Works for me. I'll try to note these UI implementation hints somewhere
useful.
>>
>>> I'm thinking that the behavior of the timeout value should remain
>>> separate from the component and status_msg values, such that once given,
>>> then the userland countdown continues on that timeout. Each subsequent
>>> notify, regardless of component or label changes, should continue
>>> reporting that same timeout value for as long as it applies to the
>>> action. If a new timeout value is reported, the countdown starts over.
>> What if no timeout exists for the next action? Driver reports 0 to
>> "clear"?
Yes, that's what I would expect.
>>
>>> This continues until either the countdown finishes or the driver reports
>>> the flash as completed. I think this allows is the flexibility for
>>> multiple steps that Jake alludes to above. Does this make sense?
>> I disagree. This doesn't match reality/driver behavior and will lead to
>> timeouts counting to some random value, that's to say the drivers
>> timeout instant will not match when user space reaches timeout.
>>
>> The timeout should be per notification, because drivers send a
>> notification per command, and commands have timeout.
>>
> This is how everything operates today. Just send a new status for every command.
>
> Is that not how your case works?
>
>> The timeout is only needed if there is no progress to report, i.e.

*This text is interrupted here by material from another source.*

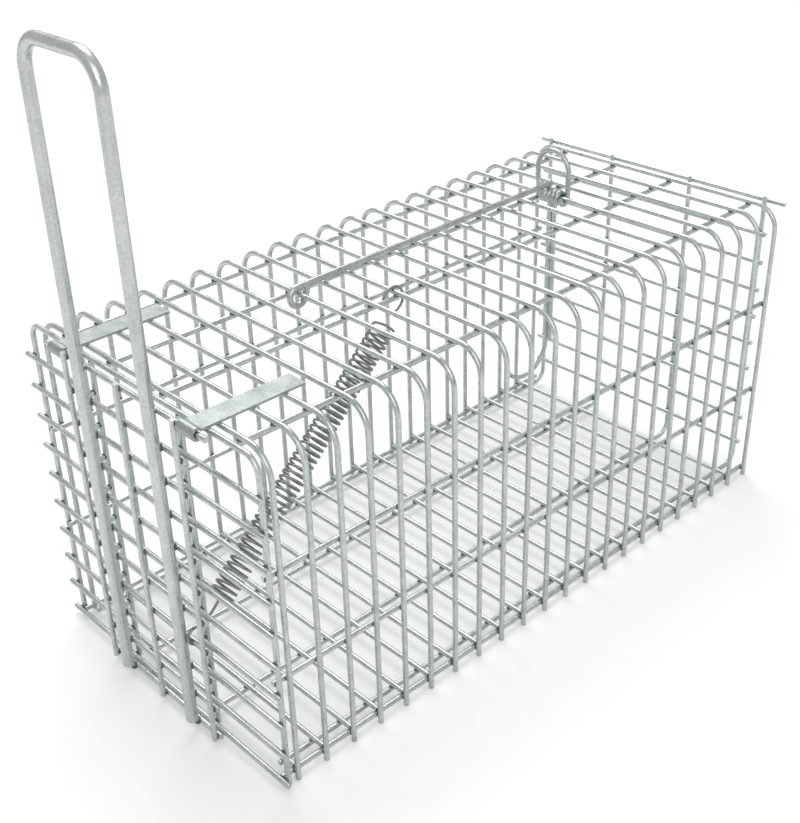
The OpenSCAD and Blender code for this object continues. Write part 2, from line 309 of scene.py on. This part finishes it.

>> driver is waiting for something to happen.
>>
> Right.
>
>>> What should the userland program do when the timeout expires? Start
>>> counting backwards? Stop waiting? Do we care to define this at the moment?
>> [component] bla bla X% (timeout reached)
> Yep. I don't think userspace should bail or do anything but display here. Basically: the driver will timeout and then end the update process with an error. The timeout value is just a useful display so that users aren't confused why there is no output going on while waiting.
>
>
If individual notify messages have a timeout, how can we have a
progress-percentage reported with a timeout? This implies to me that
the timeout is on the component:bla-bla pair, but there are many notify
messages in order to show the progress in percentage done. This is why
I was suggesting that if the timeout and component and status messages
haven't changed, then we're still working on the same timeout.